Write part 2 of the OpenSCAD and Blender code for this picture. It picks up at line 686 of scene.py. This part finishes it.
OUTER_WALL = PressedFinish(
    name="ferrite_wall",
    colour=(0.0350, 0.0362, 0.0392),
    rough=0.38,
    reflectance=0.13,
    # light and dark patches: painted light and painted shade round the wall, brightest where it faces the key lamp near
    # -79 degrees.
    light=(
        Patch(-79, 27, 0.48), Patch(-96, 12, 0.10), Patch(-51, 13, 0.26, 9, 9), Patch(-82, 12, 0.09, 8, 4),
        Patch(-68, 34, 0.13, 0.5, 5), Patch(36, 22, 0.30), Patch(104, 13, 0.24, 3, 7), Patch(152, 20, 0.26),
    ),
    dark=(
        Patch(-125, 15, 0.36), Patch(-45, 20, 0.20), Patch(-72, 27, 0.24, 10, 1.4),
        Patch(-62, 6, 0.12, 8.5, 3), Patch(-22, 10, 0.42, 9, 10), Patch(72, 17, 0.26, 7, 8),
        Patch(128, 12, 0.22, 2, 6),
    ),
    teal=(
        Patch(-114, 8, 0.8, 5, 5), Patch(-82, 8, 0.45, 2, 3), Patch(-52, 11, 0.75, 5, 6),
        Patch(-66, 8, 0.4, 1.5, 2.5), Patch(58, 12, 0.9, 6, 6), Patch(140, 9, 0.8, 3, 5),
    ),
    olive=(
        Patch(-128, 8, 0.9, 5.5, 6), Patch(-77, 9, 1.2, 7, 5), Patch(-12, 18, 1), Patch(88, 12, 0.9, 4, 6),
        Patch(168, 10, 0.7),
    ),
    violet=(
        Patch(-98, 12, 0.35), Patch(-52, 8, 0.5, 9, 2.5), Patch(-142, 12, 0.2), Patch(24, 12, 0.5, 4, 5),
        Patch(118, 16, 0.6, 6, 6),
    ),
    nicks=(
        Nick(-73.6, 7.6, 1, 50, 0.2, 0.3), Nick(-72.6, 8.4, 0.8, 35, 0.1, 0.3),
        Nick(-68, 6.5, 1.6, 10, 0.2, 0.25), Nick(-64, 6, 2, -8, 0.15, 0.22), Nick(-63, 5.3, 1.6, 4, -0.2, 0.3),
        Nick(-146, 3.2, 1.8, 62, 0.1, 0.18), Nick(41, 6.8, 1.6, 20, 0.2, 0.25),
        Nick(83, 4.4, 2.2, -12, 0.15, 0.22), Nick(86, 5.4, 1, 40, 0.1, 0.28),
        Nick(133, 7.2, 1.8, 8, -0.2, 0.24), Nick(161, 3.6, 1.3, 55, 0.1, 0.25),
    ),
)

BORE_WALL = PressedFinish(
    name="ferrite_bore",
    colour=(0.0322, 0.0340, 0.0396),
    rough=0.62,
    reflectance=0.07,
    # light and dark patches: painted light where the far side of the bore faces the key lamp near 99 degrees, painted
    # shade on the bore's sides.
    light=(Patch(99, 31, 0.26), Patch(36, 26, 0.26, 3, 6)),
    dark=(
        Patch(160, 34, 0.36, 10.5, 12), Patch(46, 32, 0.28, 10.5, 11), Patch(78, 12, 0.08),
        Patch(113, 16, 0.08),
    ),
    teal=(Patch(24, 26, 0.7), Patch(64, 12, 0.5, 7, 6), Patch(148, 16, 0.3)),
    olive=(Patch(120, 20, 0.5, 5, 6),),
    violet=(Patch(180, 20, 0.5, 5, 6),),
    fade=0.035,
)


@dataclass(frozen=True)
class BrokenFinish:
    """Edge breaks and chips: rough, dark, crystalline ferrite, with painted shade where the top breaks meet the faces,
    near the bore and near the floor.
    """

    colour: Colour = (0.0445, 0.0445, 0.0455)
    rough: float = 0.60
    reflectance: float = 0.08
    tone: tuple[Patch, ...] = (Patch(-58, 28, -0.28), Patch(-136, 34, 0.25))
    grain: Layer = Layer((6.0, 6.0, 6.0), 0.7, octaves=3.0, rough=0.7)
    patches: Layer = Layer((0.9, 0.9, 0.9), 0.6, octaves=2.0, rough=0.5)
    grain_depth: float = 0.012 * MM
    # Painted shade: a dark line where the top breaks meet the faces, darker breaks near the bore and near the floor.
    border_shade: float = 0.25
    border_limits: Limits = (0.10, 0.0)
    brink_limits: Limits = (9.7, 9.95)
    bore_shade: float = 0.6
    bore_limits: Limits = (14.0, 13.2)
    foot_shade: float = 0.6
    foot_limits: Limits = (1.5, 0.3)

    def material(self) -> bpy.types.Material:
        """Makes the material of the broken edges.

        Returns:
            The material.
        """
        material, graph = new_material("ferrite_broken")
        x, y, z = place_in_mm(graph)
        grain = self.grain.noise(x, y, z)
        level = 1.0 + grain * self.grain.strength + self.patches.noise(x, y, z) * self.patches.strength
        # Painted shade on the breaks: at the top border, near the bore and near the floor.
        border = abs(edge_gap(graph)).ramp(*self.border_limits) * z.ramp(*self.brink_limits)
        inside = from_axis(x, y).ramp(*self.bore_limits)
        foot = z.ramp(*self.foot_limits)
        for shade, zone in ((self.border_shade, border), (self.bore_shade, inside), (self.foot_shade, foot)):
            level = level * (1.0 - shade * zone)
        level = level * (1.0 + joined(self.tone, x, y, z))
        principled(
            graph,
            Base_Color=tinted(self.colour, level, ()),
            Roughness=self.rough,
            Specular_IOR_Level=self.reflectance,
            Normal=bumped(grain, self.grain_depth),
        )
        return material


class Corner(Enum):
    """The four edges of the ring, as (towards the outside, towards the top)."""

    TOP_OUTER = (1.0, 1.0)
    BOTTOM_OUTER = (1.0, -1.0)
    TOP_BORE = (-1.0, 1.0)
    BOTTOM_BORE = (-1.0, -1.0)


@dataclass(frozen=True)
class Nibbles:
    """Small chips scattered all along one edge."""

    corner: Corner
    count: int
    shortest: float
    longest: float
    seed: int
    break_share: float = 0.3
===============
_The task_
Could you quote the material above in full, exactly as it stands?

_Task answer_
Write part 2 of the OpenSCAD and Blender code for this picture. It picks up at line 686 of scene.py. This part finishes it.
OUTER_WALL = PressedFinish(
    name="ferrite_wall",
    colour=(0.0350, 0.0362, 0.0392),
    rough=0.38,
    reflectance=0.13,
    # light and dark patches: painted light and painted shade round the wall, brightest where it faces the key lamp near
    # -79 degrees.
    light=(
        Patch(-79, 27, 0.48), Patch(-96, 12, 0.10), Patch(-51, 13, 0.26, 9, 9), Patch(-82, 12, 0.09, 8, 4),
        Patch(-68, 34, 0.13, 0.5, 5), Patch(36, 22, 0.30), Patch(104, 13, 0.24, 3, 7), Patch(152, 20, 0.26),
    ),
    dark=(
        Patch(-125, 15, 0.36), Patch(-45, 20, 0.20), Patch(-72, 27, 0.24, 10, 1.4),
        Patch(-62, 6, 0.12, 8.5, 3), Patch(-22, 10, 0.42, 9, 10), Patch(72, 17, 0.26, 7, 8),
        Patch(128, 12, 0.22, 2, 6),
    ),
    teal=(
        Patch(-114, 8, 0.8, 5, 5), Patch(-82, 8, 0.45, 2, 3), Patch(-52, 11, 0.75, 5, 6),
        Patch(-66, 8, 0.4, 1.5, 2.5), Patch(58, 12, 0.9, 6, 6), Patch(140, 9, 0.8, 3, 5),
    ),
    olive=(
        Patch(-128, 8, 0.9, 5.5, 6), Patch(-77, 9, 1.2, 7, 5), Patch(-12, 18, 1), Patch(88, 12, 0.9, 4, 6),
        Patch(168, 10, 0.7),
    ),
    violet=(
        Patch(-98, 12, 0.35), Patch(-52, 8, 0.5, 9, 2.5), Patch(-142, 12, 0.2), Patch(24, 12, 0.5, 4, 5),
        Patch(118, 16, 0.6, 6, 6),
    ),
    nicks=(
        Nick(-73.6, 7.6, 1, 50, 0.2, 0.3), Nick(-72.6, 8.4, 0.8, 35, 0.1, 0.3),
        Nick(-68, 6.5, 1.6, 10, 0.2, 0.25), Nick(-64, 6, 2, -8, 0.15, 0.22), Nick(-63, 5.3, 1.6, 4, -0.2, 0.3),
        Nick(-146, 3.2, 1.8, 62, 0.1, 0.18), Nick(41, 6.8, 1.6, 20, 0.2, 0.25),
        Nick(83, 4.4, 2.2, -12, 0.15, 0.22), Nick(86, 5.4, 1, 40, 0.1, 0.28),
        Nick(133, 7.2, 1.8, 8, -0.2, 0.24), Nick(161, 3.6, 1.3, 55, 0.1, 0.25),
    ),
)

BORE_WALL = PressedFinish(
    name="ferrite_bore",
    colour=(0.0322, 0.0340, 0.0396),
    rough=0.62,
    reflectance=0.07,
    # light and dark patches: painted light where the far side of the bore faces the key lamp near 99 degrees, painted
    # shade on the bore's sides.
    light=(Patch(99, 31, 0.26), Patch(36, 26, 0.26, 3, 6)),
    dark=(
        Patch(160, 34, 0.36, 10.5, 12), Patch(46, 32, 0.28, 10.5, 11), Patch(78, 12, 0.08),
        Patch(113, 16, 0.08),
    ),
    teal=(Patch(24, 26, 0.7), Patch(64, 12, 0.5, 7, 6), Patch(148, 16, 0.3)),
    olive=(Patch(120, 20, 0.5, 5, 6),),
    violet=(Patch(180, 20, 0.5, 5, 6),),
    fade=0.035,
)


@dataclass(frozen=True)
class BrokenFinish:
    """Edge breaks and chips: rough, dark, crystalline ferrite, with painted shade where the top breaks meet the faces,
    near the bore and near the floor.
    """

    colour: Colour = (0.0445, 0.0445, 0.0455)
    rough: float = 0.60
    reflectance: float = 0.08
    tone: tuple[Patch, ...] = (Patch(-58, 28, -0.28), Patch(-136, 34, 0.25))
    grain: Layer = Layer((6.0, 6.0, 6.0), 0.7, octaves=3.0, rough=0.7)
    patches: Layer = Layer((0.9, 0.9, 0.9), 0.6, octaves=2.0, rough=0.5)
    grain_depth: float = 0.012 * MM
    # Painted shade: a dark line where the top breaks meet the faces, darker breaks near the bore and near the floor.
    border_shade: float = 0.25
    border_limits: Limits = (0.10, 0.0)
    brink_limits: Limits = (9.7, 9.95)
    bore_shade: float = 0.6
    bore_limits: Limits = (14.0, 13.2)
    foot_shade: float = 0.6
    foot_limits: Limits = (1.5, 0.3)

    def material(self) -> bpy.types.Material:
        """Makes the material of the broken edges.

        Returns:
            The material.
        """
        material, graph = new_material("ferrite_broken")
        x, y, z = place_in_mm(graph)
        grain = self.grain.noise(x, y, z)
        level = 1.0 + grain * self.grain.strength + self.patches.noise(x, y, z) * self.patches.strength
        # Painted shade on the breaks: at the top border, near the bore and near the floor.
        border = abs(edge_gap(graph)).ramp(*self.border_limits) * z.ramp(*self.brink_limits)
        inside = from_axis(x, y).ramp(*self.bore_limits)
        foot = z.ramp(*self.foot_limits)
        for shade, zone in ((self.border_shade, border), (self.bore_shade, inside), (self.foot_shade, foot)):
            level = level * (1.0 - shade * zone)
        level = level * (1.0 + joined(self.tone, x, y, z))
        principled(
            graph,
            Base_Color=tinted(self.colour, level, ()),
            Roughness=self.rough,
            Specular_IOR_Level=self.reflectance,
            Normal=bumped(grain, self.grain_depth),
        )
        return material


class Corner(Enum):
    """The four edges of the ring, as (towards the outside, towards the top)."""

    TOP_OUTER = (1.0, 1.0)
    BOTTOM_OUTER = (1.0, -1.0)
    TOP_BORE = (-1.0, 1.0)
    BOTTOM_BORE = (-1.0, -1.0)


@dataclass(frozen=True)
class Nibbles:
    """Small chips scattered all along one edge."""

    corner: Corner
    count: int
    shortest: float
    longest: float
    seed: int
    break_share: float = 0.3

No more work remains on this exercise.